INPUT MATERIAL =

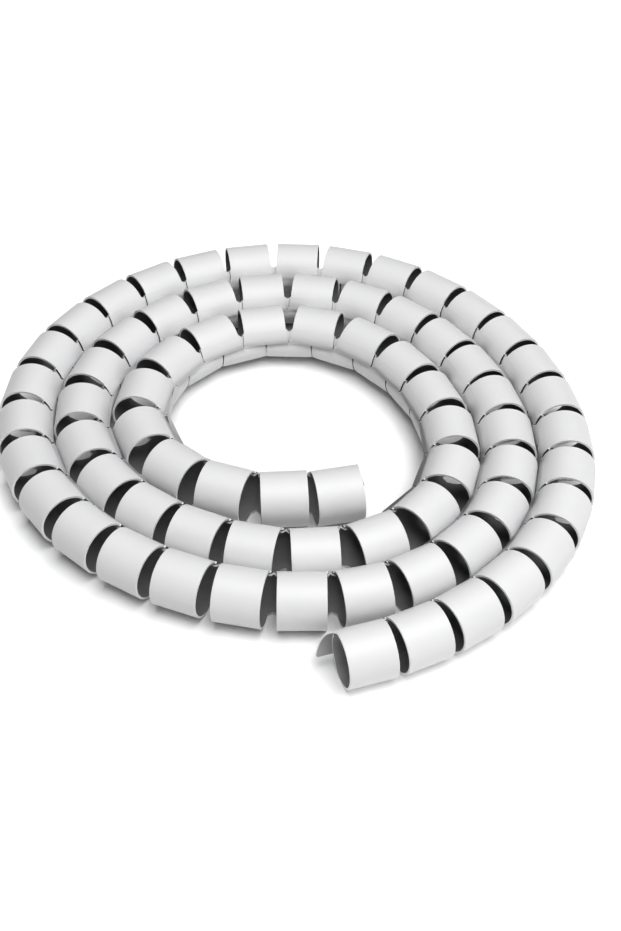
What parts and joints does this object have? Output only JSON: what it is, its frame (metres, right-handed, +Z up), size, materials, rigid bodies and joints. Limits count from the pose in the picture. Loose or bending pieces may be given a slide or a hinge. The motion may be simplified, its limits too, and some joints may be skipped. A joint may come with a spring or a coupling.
{
  "type": "spiral cable wrap",
  "caption": "Flexible white plastic cable wrap: a slotted tube of stiff rings joined along one side, laid on the floor in a flat spiral coil with both ends free",
  "frame": {"origin": "on the floor, under the middle of the coil's bounding box", "axes": "+Z up, square to the flat coil; -Y towards the side where both free ends lie; +X to the right seen from that side"},
  "size_m": [0.242, 0.2582, 0.0215],
  "materials": {
    "white_plastic": "satin"
  },
  "bodies": {
    "root": {"cable_wrap": "white_plastic"}
  },
  "joints": []
}
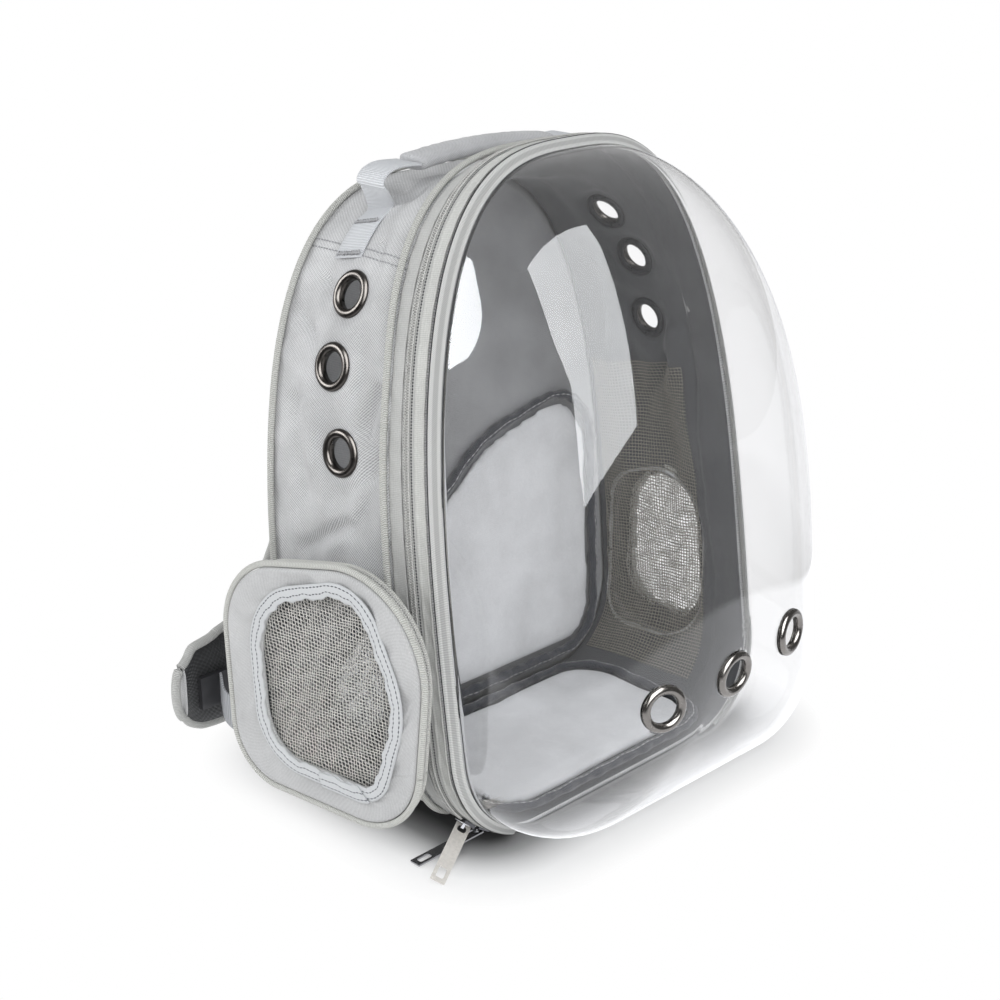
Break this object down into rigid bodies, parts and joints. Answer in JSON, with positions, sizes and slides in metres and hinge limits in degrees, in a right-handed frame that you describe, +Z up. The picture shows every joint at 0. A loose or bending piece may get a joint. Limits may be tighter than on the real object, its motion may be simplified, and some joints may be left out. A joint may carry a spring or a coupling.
{
  "type": "pet carrier backpack",
  "caption": "Soft-sided pet carrier backpack with a clear domed door, netted side pods (the right one folded flat), air eyelets, a top handle and padded shoulder straps, standing upright.",
  "frame": {"origin": "middle of the bounding box at floor level, under the base", "axes": "+Z up, -Y towards the dome, -X the side with the pull tabs"},
  "size_m": [0.3857, 0.3462, 0.433],
  "materials": {
    "oxford_cloth": "matte woven",
    "cord_piping": "twisted cord",
    "band_cloth": "matte woven",
    "zipper_tape": "coil zipper tape",
    "rim_binding": "textured woven",
    "clear_shell": "clear glossy",
    "nickel": "nickel plated",
    "webbing": "woven tape",
    "net_mesh": "open net",
    "dark_binding": "matte woven",
    "strap_padding": "air mesh",
    "buckle_plastic": "moulded",
    "pale_pad": "matte woven",
    "handle_padding": "matte woven"
  },
  "bodies": {
    "bag": {"back_pad": "pale_pad", "back_pad_edging": "dark_binding", "back_panel": "oxford_cloth", "back_piping": "cord_piping", "dome": "clear_shell", "dome_eyelet_left": "nickel", "dome_eyelet_middle": "nickel", "dome_eyelet_right": "nickel", "door_strip": "band_cloth", "floor_pad": "pale_pad", "floor_pad_edging": "dark_binding", "front_gusset_strip": "band_cloth", "front_piping": "cord_piping", "gusset": "oxford_cloth", "handle_grip": "handle_padding", "handle_webbing_left": "webbing", "handle_webbing_right": "webbing", "inner_net_left": "net_mesh", "inner_net_right": "net_mesh", "lower_webbing_left": "webbing", "lower_webbing_right": "webbing", "main_zipper": "zipper_tape", "pod_net_left": "net_mesh", "pod_net_right": "net_mesh", "pod_piping_left": "cord_piping", "pod_piping_right": "cord_piping", "pod_shell_left": "oxford_cloth", "pod_shell_right": "oxford_cloth", "pod_zipper_left": "dark_binding", "pod_zipper_right": "dark_binding", "rim_binding": "rim_binding", "shoulder_strap_left": "strap_padding", "shoulder_strap_right": "strap_padding", "side_eyelet_left_1": "nickel", "side_eyelet_left_2": "nickel", "side_eyelet_left_3": "nickel", "side_eyelet_right_1": "nickel", "side_eyelet_right_2": "nickel", "side_eyelet_right_3": "nickel", "slider_front": "nickel", "slider_rear": "nickel", "strap_adjuster_left": "buckle_plastic", "strap_adjuster_right": "buckle_plastic", "window_tape_left": "webbing", "window_tape_right": "webbing"},
    "front_tab": {"pull_tab_front": "nickel"},
    "rear_tab": {"pull_tab_rear": "nickel"}
  },
  "joints": [
    {"name": "front_tab_swing", "type": "hinge", "parent": "bag", "child": "front_tab", "pos_m": [-0.13222, -0.05262, 0.01561], "axis": [-0.496, 0.7599, 0.4202], "range_deg": [-10, 50]},
    {"name": "rear_tab_swing", "type": "hinge", "parent": "bag", "child": "rear_tab", "pos_m": [-0.12003, -0.05371, 0.00758], "axis": [0.1415, 0.9826, -0.1201], "range_deg": [-90, 8]}
  ]
}
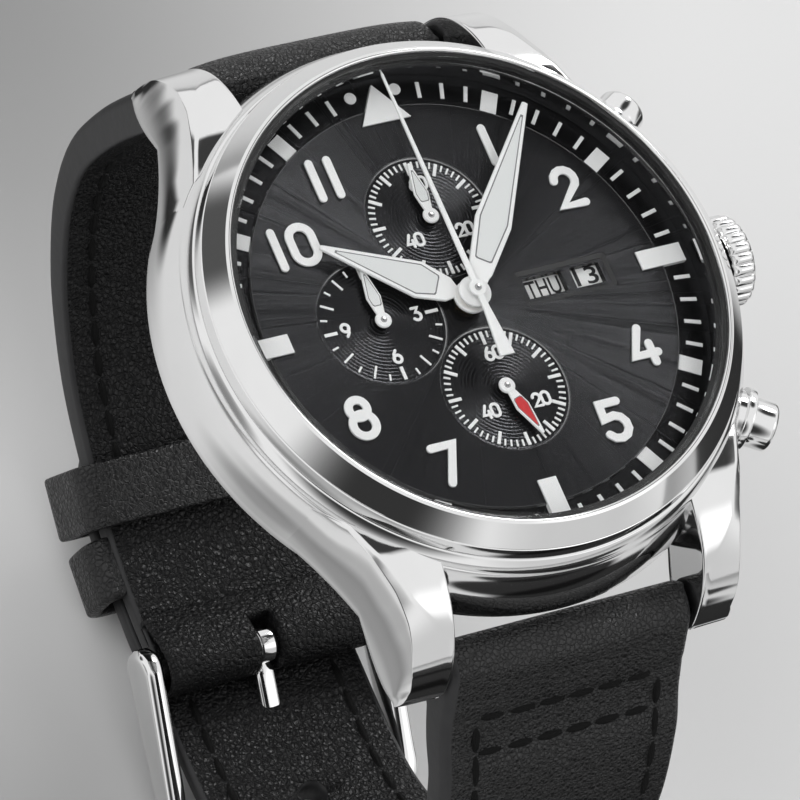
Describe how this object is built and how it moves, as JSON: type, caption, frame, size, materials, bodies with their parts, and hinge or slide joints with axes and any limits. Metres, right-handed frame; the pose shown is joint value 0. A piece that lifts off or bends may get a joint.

JOB = Every line of the records above needs to be given again exactly.

WORKED ANSWER =
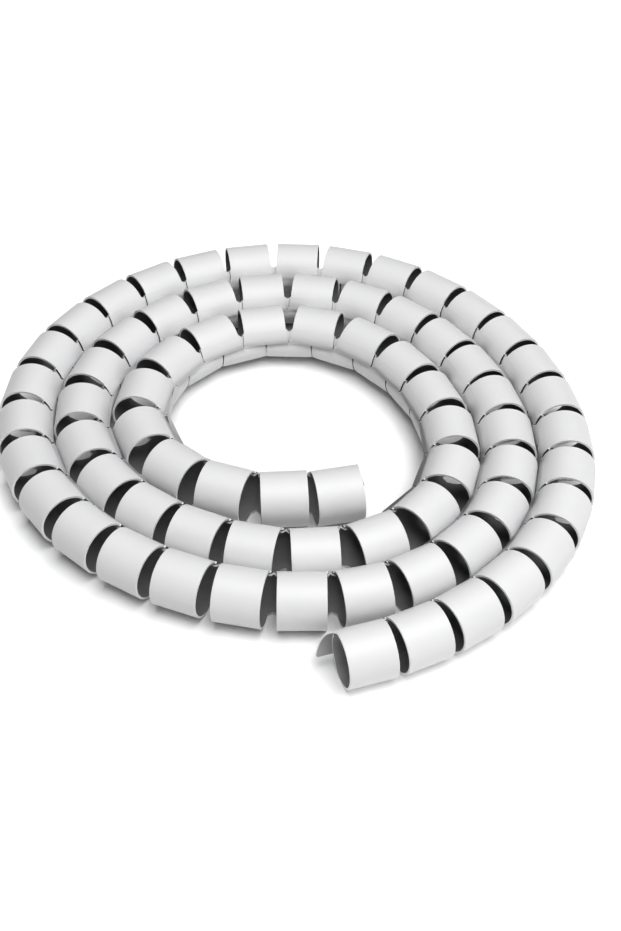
What parts and joints does this object have? Output only JSON: what it is, its frame (metres, right-handed, +Z up), size, materials, rigid bodies and joints. Limits count from the pose in the picture. Loose or bending pieces may be given a slide or a hinge. The motion may be simplified, its limits too, and some joints may be skipped. A joint may come with a spring or a coupling.
{
  "type": "spiral cable wrap",
  "caption": "Flexible white plastic cable wrap: a slotted tube of stiff rings joined along one side, laid on the floor in a flat spiral coil with both ends free",
  "frame": {"origin": "on the floor, under the middle of the coil's bounding box", "axes": "+Z up, square to the flat coil; -Y towards the side where both free ends lie; +X to the right seen from that side"},
  "size_m": [0.242, 0.2582, 0.0215],
  "materials": {
    "white_plastic": "satin"
  },
  "bodies": {
    "root": {"cable_wrap": "white_plastic"}
  },
  "joints": []
}
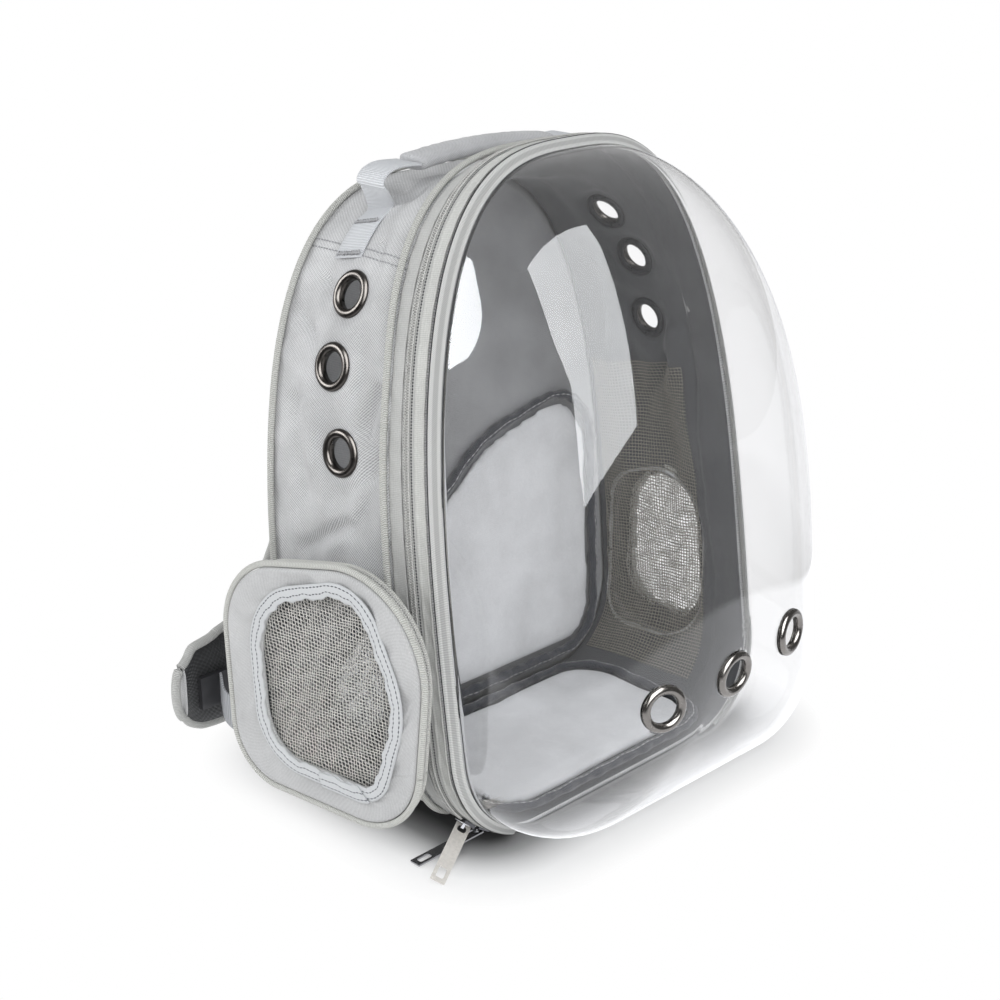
Break this object down into rigid bodies, parts and joints. Answer in JSON, with positions, sizes and slides in metres and hinge limits in degrees, in a right-handed frame that you describe, +Z up. The picture shows every joint at 0. A loose or bending piece may get a joint. Limits may be tighter than on the real object, its motion may be simplified, and some joints may be left out. A joint may carry a spring or a coupling.
{
  "type": "pet carrier backpack",
  "caption": "Soft-sided pet carrier backpack with a clear domed door, netted side pods (the right one folded flat), air eyelets, a top handle and padded shoulder straps, standing upright.",
  "frame": {"origin": "middle of the bounding box at floor level, under the base", "axes": "+Z up, -Y towards the dome, -X the side with the pull tabs"},
  "size_m": [0.3857, 0.3462, 0.433],
  "materials": {
    "oxford_cloth": "matte woven",
    "cord_piping": "twisted cord",
    "band_cloth": "matte woven",
    "zipper_tape": "coil zipper tape",
    "rim_binding": "textured woven",
    "clear_shell": "clear glossy",
    "nickel": "nickel plated",
    "webbing": "woven tape",
    "net_mesh": "open net",
    "dark_binding": "matte woven",
    "strap_padding": "air mesh",
    "buckle_plastic": "moulded",
    "pale_pad": "matte woven",
    "handle_padding": "matte woven"
  },
  "bodies": {
    "bag": {"back_pad": "pale_pad", "back_pad_edging": "dark_binding", "back_panel": "oxford_cloth", "back_piping": "cord_piping", "dome": "clear_shell", "dome_eyelet_left": "nickel", "dome_eyelet_middle": "nickel", "dome_eyelet_right": "nickel", "door_strip": "band_cloth", "floor_pad": "pale_pad", "floor_pad_edging": "dark_binding", "front_gusset_strip": "band_cloth", "front_piping": "cord_piping", "gusset": "oxford_cloth", "handle_grip": "handle_padding", "handle_webbing_left": "webbing", "handle_webbing_right": "webbing", "inner_net_left": "net_mesh", "inner_net_right": "net_mesh", "lower_webbing_left": "webbing", "lower_webbing_right": "webbing", "main_zipper": "zipper_tape", "pod_net_left": "net_mesh", "pod_net_right": "net_mesh", "pod_piping_left": "cord_piping", "pod_piping_right": "cord_piping", "pod_shell_left": "oxford_cloth", "pod_shell_right": "oxford_cloth", "pod_zipper_left": "dark_binding", "pod_zipper_right": "dark_binding", "rim_binding": "rim_binding", "shoulder_strap_left": "strap_padding", "shoulder_strap_right": "strap_padding", "side_eyelet_left_1": "nickel", "side_eyelet_left_2": "nickel", "side_eyelet_left_3": "nickel", "side_eyelet_right_1": "nickel", "side_eyelet_right_2": "nickel", "side_eyelet_right_3": "nickel", "slider_front": "nickel", "slider_rear": "nickel", "strap_adjuster_left": "buckle_plastic", "strap_adjuster_right": "buckle_plastic", "window_tape_left": "webbing", "window_tape_right": "webbing"},
    "front_tab": {"pull_tab_front": "nickel"},
    "rear_tab": {"pull_tab_rear": "nickel"}
  },
  "joints": [
    {"name": "front_tab_swing", "type": "hinge", "parent": "bag", "child": "front_tab", "pos_m": [-0.13222, -0.05262, 0.01561], "axis": [-0.496, 0.7599, 0.4202], "range_deg": [-10, 50]},
    {"name": "rear_tab_swing", "type": "hinge", "parent": "bag", "child": "rear_tab", "pos_m": [-0.12003, -0.05371, 0.00758], "axis": [0.1415, 0.9826, -0.1201], "range_deg": [-90, 8]}
  ]
}
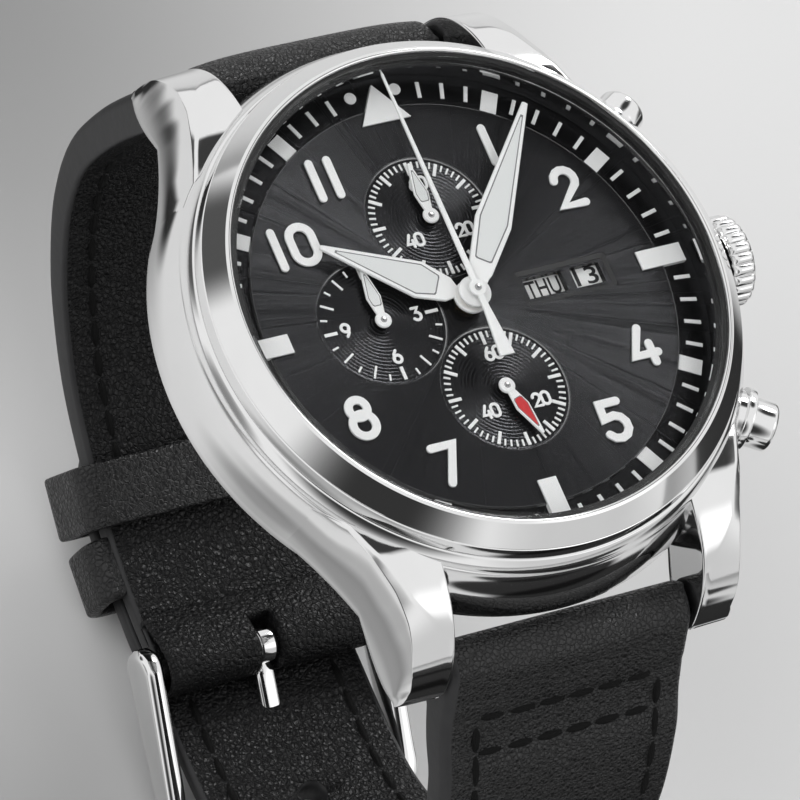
Describe how this object is built and how it moves, as JSON: type, caption, frame, size, materials, bodies with their parts, and hinge or slide joints with axes and any limits. Metres, right-handed frame; the pose shown is joint value 0. A piece that lifts off or bends may get a joint.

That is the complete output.